*INSTRUCTION*
Every entry must be echoed exactly.

*RECORDS PROVIDED*
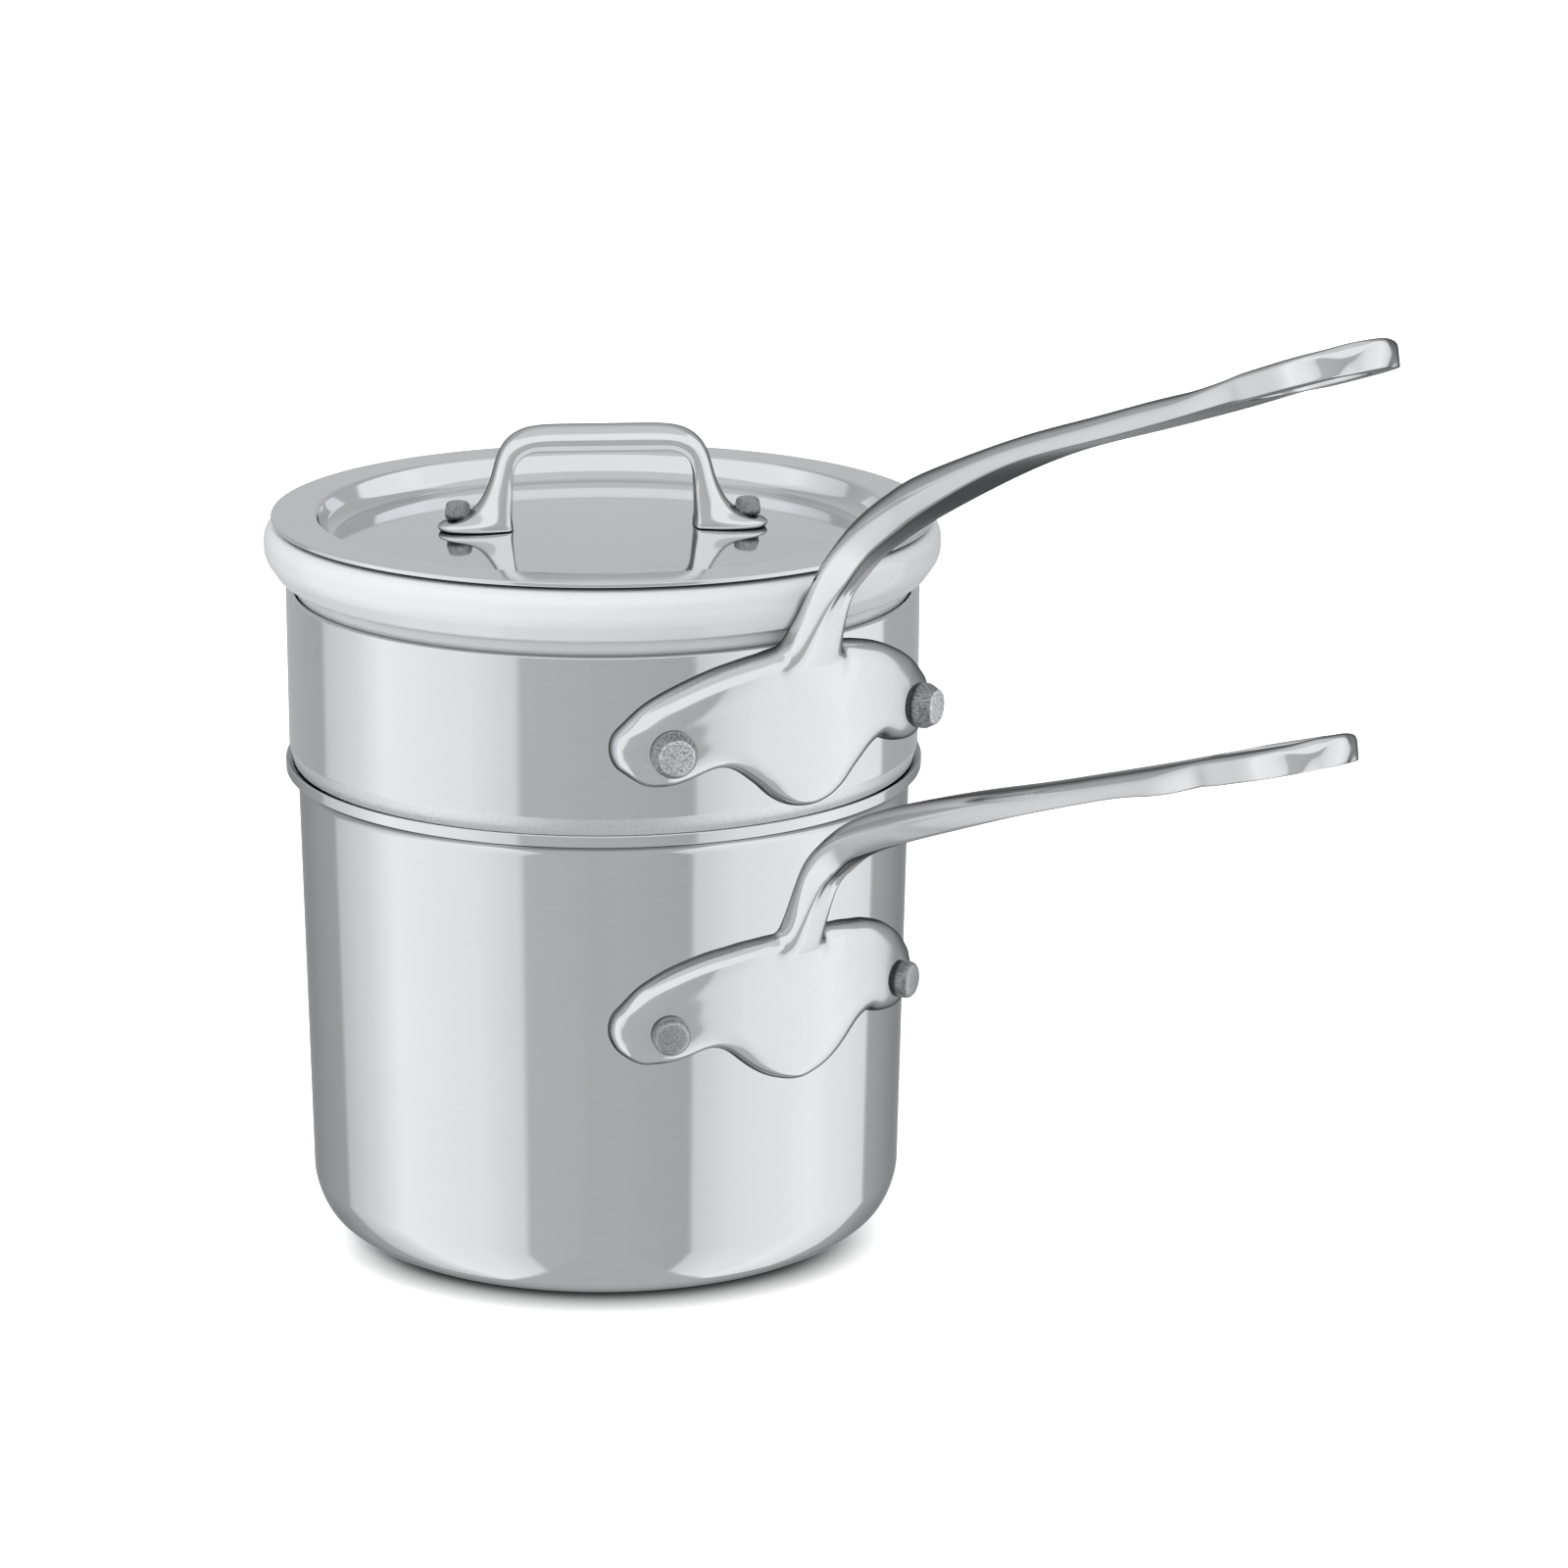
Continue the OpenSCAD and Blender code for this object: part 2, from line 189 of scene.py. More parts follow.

# edge is the share of the colour that is left at grazing angles. A band has a rougher finish
# and a tone of its own: on the collar it is lighter, and on the castings it is painted shade,
# darker near the pan's wall and at the lid handle's feet. ends are where it starts, is full, starts
# to fade and is gone, along the distance from the axis or the height, and tone is its share of the
# colour.
steels = {
    "wallSteel": dict(sheetSteel, edge=0.55, rough=(0.04, 0.08)),
    "collarSteel": dict(
        sheetSteel, edge=0.9, rough=(0.05, 0.10),
        band=dict(
            along="height", ends=(0.0907, 0.0910, 0.0943, 0.0945),
            tone=1.12, rough=0.38, depth=0.35)),
    "lidSteel": dict(sheetSteel, edge=1, rough=(0.05, 0.09)),
    # painted shade: the castings' bands darken them near the pan's wall and at the lid handle's
    # feet
    "upperCast": dict(
        castSteel, edge=0.15,
        band=dict(
            along="distance", ends=(0, 0.001, 0.0612, 0.0629), tone=0.22, rough=0.35, depth=0.2)),
    "lowerCast": dict(
        castSteel, edge=0.15,
        band=dict(
            along="distance", ends=(0, 0.001, 0.0590, 0.0605), tone=0.22, rough=0.35, depth=0.2)),
    "bowCast": dict(
        castSteel, edge=0.2,
        band=dict(
            along="height", ends=(0.1, 0.101, 0.1350, 0.1354), tone=0.25, rough=0.35, depth=0.2)),
}


def makeSteel(name):
    look, common = steels[name], steelLook
    material, tree, shader = newMaterial(name)
    place = objectPlace(tree)
    x, y, height = split(tree, place)
    distance = calc(tree, "SQRT", calc(
        tree, "ADD", calc(tree, "MULTIPLY", x, x), calc(tree, "MULTIPLY", y, y)))
    if isinstance(look["grain"], tuple):
        polar = join(tree, calc(tree, "ARCTAN2", y, x), distance, height)
        stretched = addNode(tree, "Mapping", Vector=polar, Scale=look["grain"]).outputs[0]
        grain = noise(tree, stretched, 1, 3)
    else:
        grain = noise(tree, place, look["grain"], 3)
    cloud = noise(tree, place, common["cloud"], 4)
    mixed = calc(
        tree, "ADD", calc(tree, "MULTIPLY", grain, 0.5), calc(tree, "MULTIPLY", cloud, 0.5))
    colour = ramp(tree, mixed, (0, 1), [shade(look["colour"], tone) for tone in common["tones"]])
    low, high = look["rough"]
    rough = rise(tree, mixed, low=low, high=high)
    normal = bump(tree, grain, look["depth"], common["grainHeight"])
    # the band is a rougher, lighter finish on the collar, and painted shade on the castings
    if "band" in look:
        band = look["band"]
        along = dict(distance=distance, height=height)[band["along"]]
        start, full, fading, end = band["ends"]
        mask = calc(
            tree, "MULTIPLY", rise(tree, along, start, full), rise(tree, along, end, fading))
        speck = noise(tree, place, common["speck"], 4, 0.6)
        bandFinishAndShade = ramp(tree, speck, common["speckSpots"], [
            shade(look["colour"], band["tone"] * tone) for tone in common["speckTones"]])
        colour = blendColour(tree, mask, colour, bandFinishAndShade)
        low, high = band["rough"] - common["speckRough"], band["rough"] + common["speckRough"]
        rough = blend(tree, mask, rough, rise(tree, speck, low=low, high=high))
        depth = calc(tree, "MULTIPLY", mask, band["depth"])
        normal = bump(tree, speck, depth, common["speckHeight"], normal)
    feedAll(tree, shader, {
        "Base Color": colour, "Metallic": 1, "Roughness": rough, "Normal": normal,
        "Specular Tint": [look["edge"]] * 3 + [1],
    })
    return material


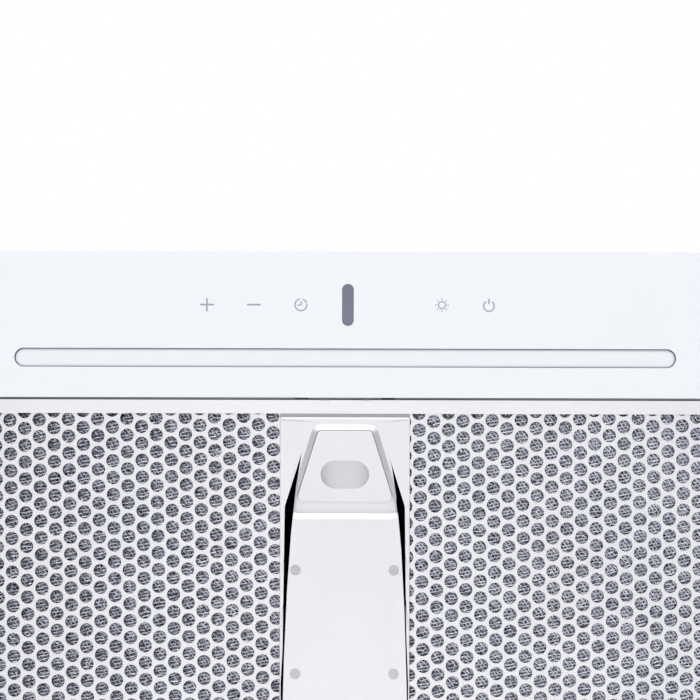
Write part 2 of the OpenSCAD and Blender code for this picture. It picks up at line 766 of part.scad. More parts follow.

*TASK ANSWER*
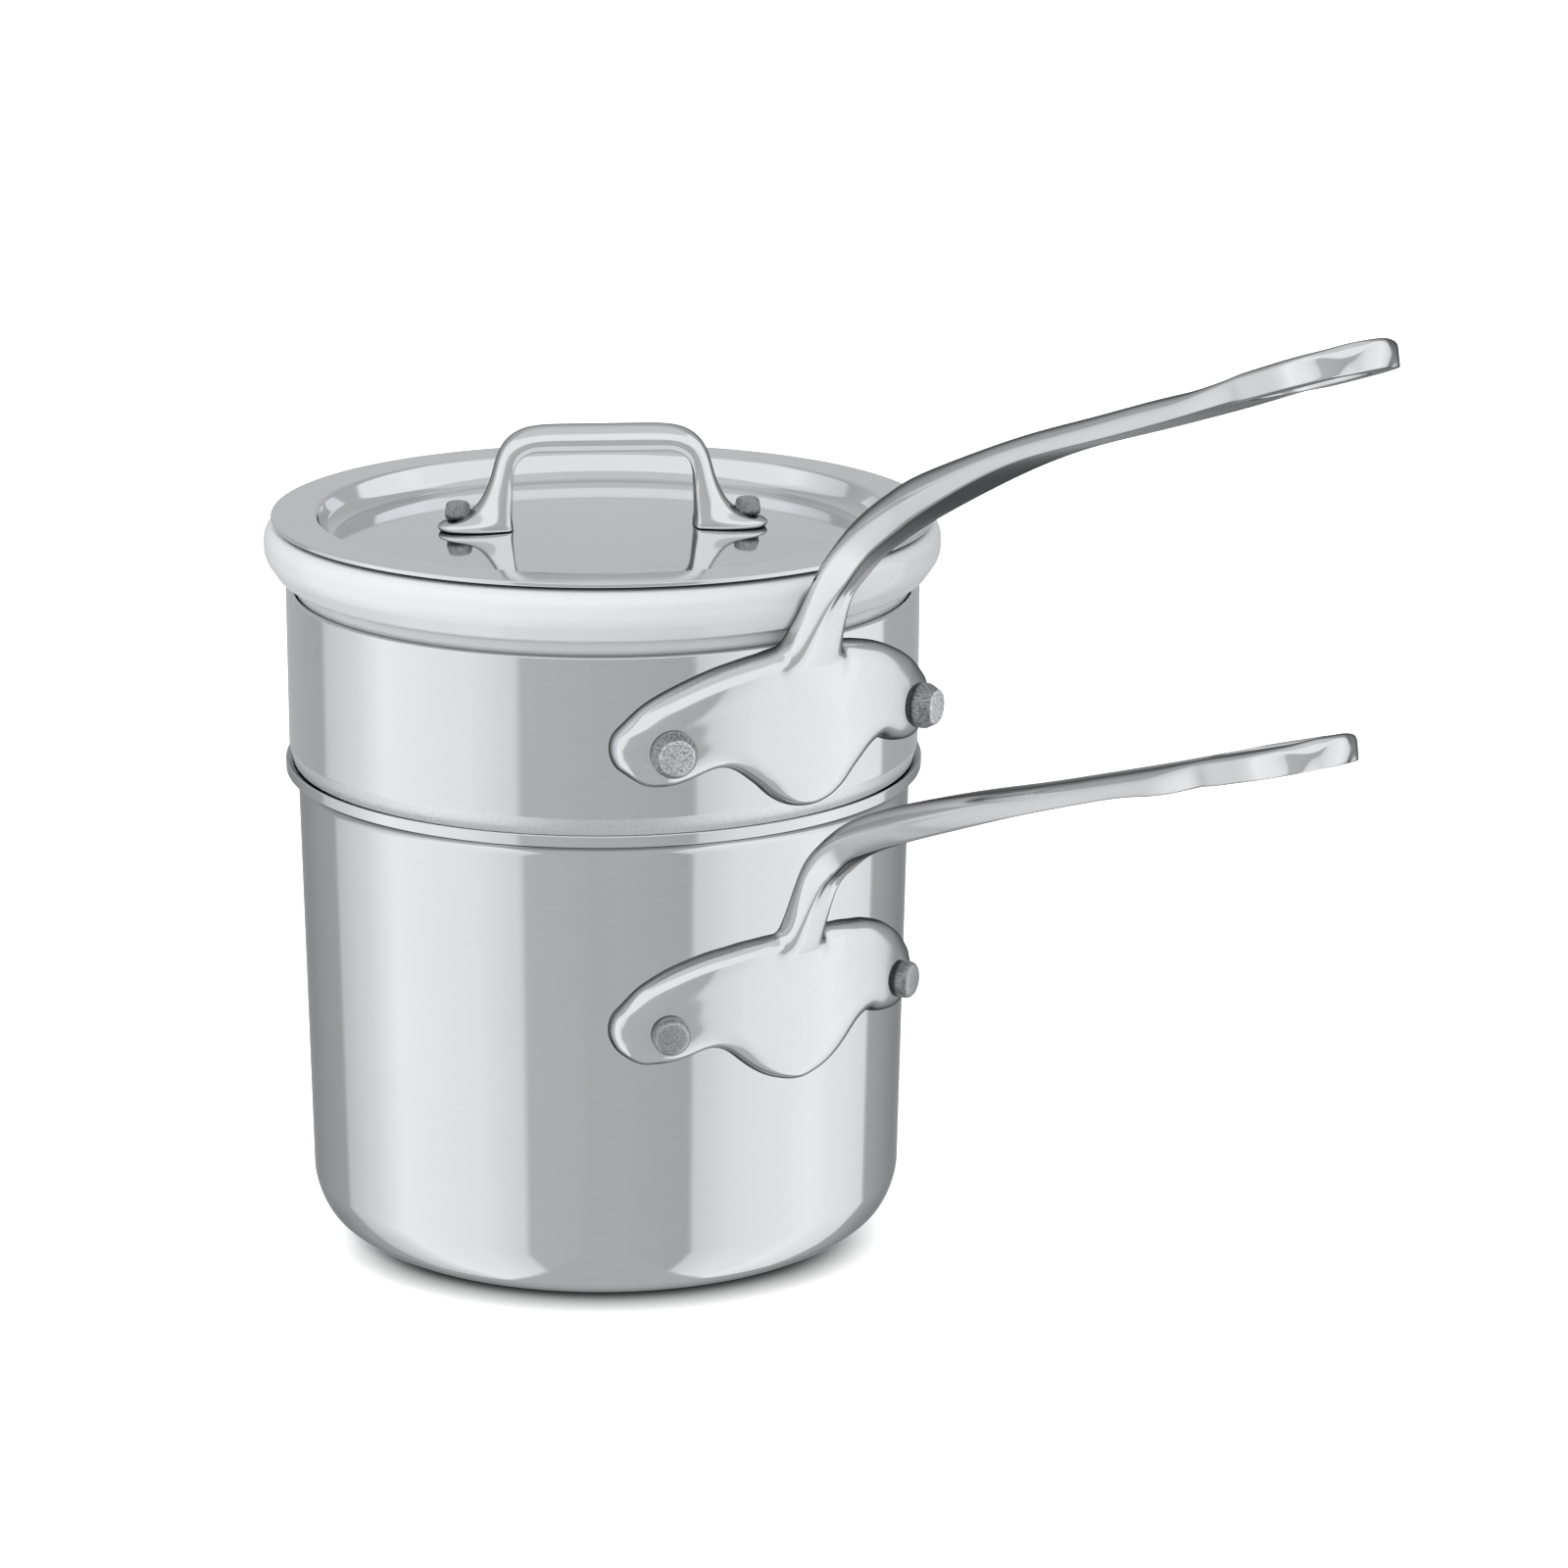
Continue the OpenSCAD and Blender code for this object: part 2, from line 189 of scene.py. More parts follow.

# edge is the share of the colour that is left at grazing angles. A band has a rougher finish
# and a tone of its own: on the collar it is lighter, and on the castings it is painted shade,
# darker near the pan's wall and at the lid handle's feet. ends are where it starts, is full, starts
# to fade and is gone, along the distance from the axis or the height, and tone is its share of the
# colour.
steels = {
    "wallSteel": dict(sheetSteel, edge=0.55, rough=(0.04, 0.08)),
    "collarSteel": dict(
        sheetSteel, edge=0.9, rough=(0.05, 0.10),
        band=dict(
            along="height", ends=(0.0907, 0.0910, 0.0943, 0.0945),
            tone=1.12, rough=0.38, depth=0.35)),
    "lidSteel": dict(sheetSteel, edge=1, rough=(0.05, 0.09)),
    # painted shade: the castings' bands darken them near the pan's wall and at the lid handle's
    # feet
    "upperCast": dict(
        castSteel, edge=0.15,
        band=dict(
            along="distance", ends=(0, 0.001, 0.0612, 0.0629), tone=0.22, rough=0.35, depth=0.2)),
    "lowerCast": dict(
        castSteel, edge=0.15,
        band=dict(
            along="distance", ends=(0, 0.001, 0.0590, 0.0605), tone=0.22, rough=0.35, depth=0.2)),
    "bowCast": dict(
        castSteel, edge=0.2,
        band=dict(
            along="height", ends=(0.1, 0.101, 0.1350, 0.1354), tone=0.25, rough=0.35, depth=0.2)),
}


def makeSteel(name):
    look, common = steels[name], steelLook
    material, tree, shader = newMaterial(name)
    place = objectPlace(tree)
    x, y, height = split(tree, place)
    distance = calc(tree, "SQRT", calc(
        tree, "ADD", calc(tree, "MULTIPLY", x, x), calc(tree, "MULTIPLY", y, y)))
    if isinstance(look["grain"], tuple):
        polar = join(tree, calc(tree, "ARCTAN2", y, x), distance, height)
        stretched = addNode(tree, "Mapping", Vector=polar, Scale=look["grain"]).outputs[0]
        grain = noise(tree, stretched, 1, 3)
    else:
        grain = noise(tree, place, look["grain"], 3)
    cloud = noise(tree, place, common["cloud"], 4)
    mixed = calc(
        tree, "ADD", calc(tree, "MULTIPLY", grain, 0.5), calc(tree, "MULTIPLY", cloud, 0.5))
    colour = ramp(tree, mixed, (0, 1), [shade(look["colour"], tone) for tone in common["tones"]])
    low, high = look["rough"]
    rough = rise(tree, mixed, low=low, high=high)
    normal = bump(tree, grain, look["depth"], common["grainHeight"])
    # the band is a rougher, lighter finish on the collar, and painted shade on the castings
    if "band" in look:
        band = look["band"]
        along = dict(distance=distance, height=height)[band["along"]]
        start, full, fading, end = band["ends"]
        mask = calc(
            tree, "MULTIPLY", rise(tree, along, start, full), rise(tree, along, end, fading))
        speck = noise(tree, place, common["speck"], 4, 0.6)
        bandFinishAndShade = ramp(tree, speck, common["speckSpots"], [
            shade(look["colour"], band["tone"] * tone) for tone in common["speckTones"]])
        colour = blendColour(tree, mask, colour, bandFinishAndShade)
        low, high = band["rough"] - common["speckRough"], band["rough"] + common["speckRough"]
        rough = blend(tree, mask, rough, rise(tree, speck, low=low, high=high))
        depth = calc(tree, "MULTIPLY", mask, band["depth"])
        normal = bump(tree, speck, depth, common["speckHeight"], normal)
    feedAll(tree, shader, {
        "Base Color": colour, "Metallic": 1, "Roughness": rough, "Normal": normal,
        "Specular Tint": [look["edge"]] * 3 + [1],
    })
    return material


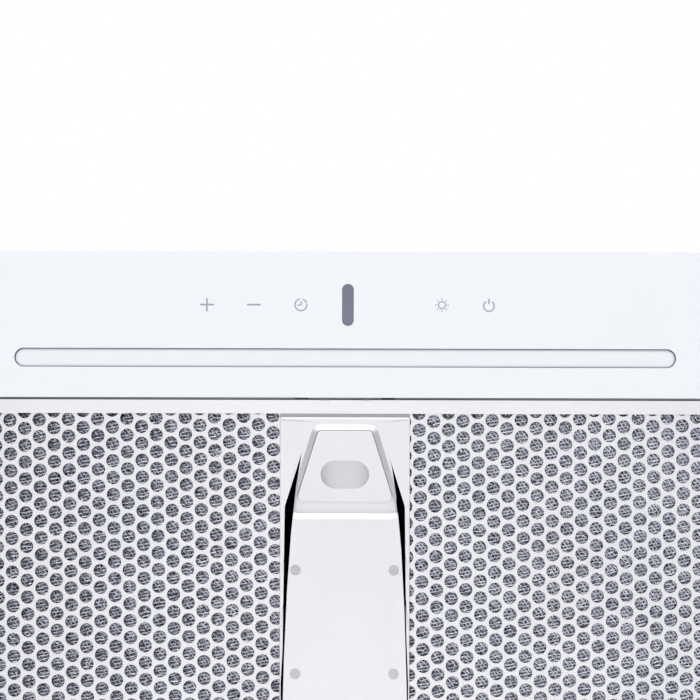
Write part 2 of the OpenSCAD and Blender code for this picture. It picks up at line 766 of part.scad. More parts follow.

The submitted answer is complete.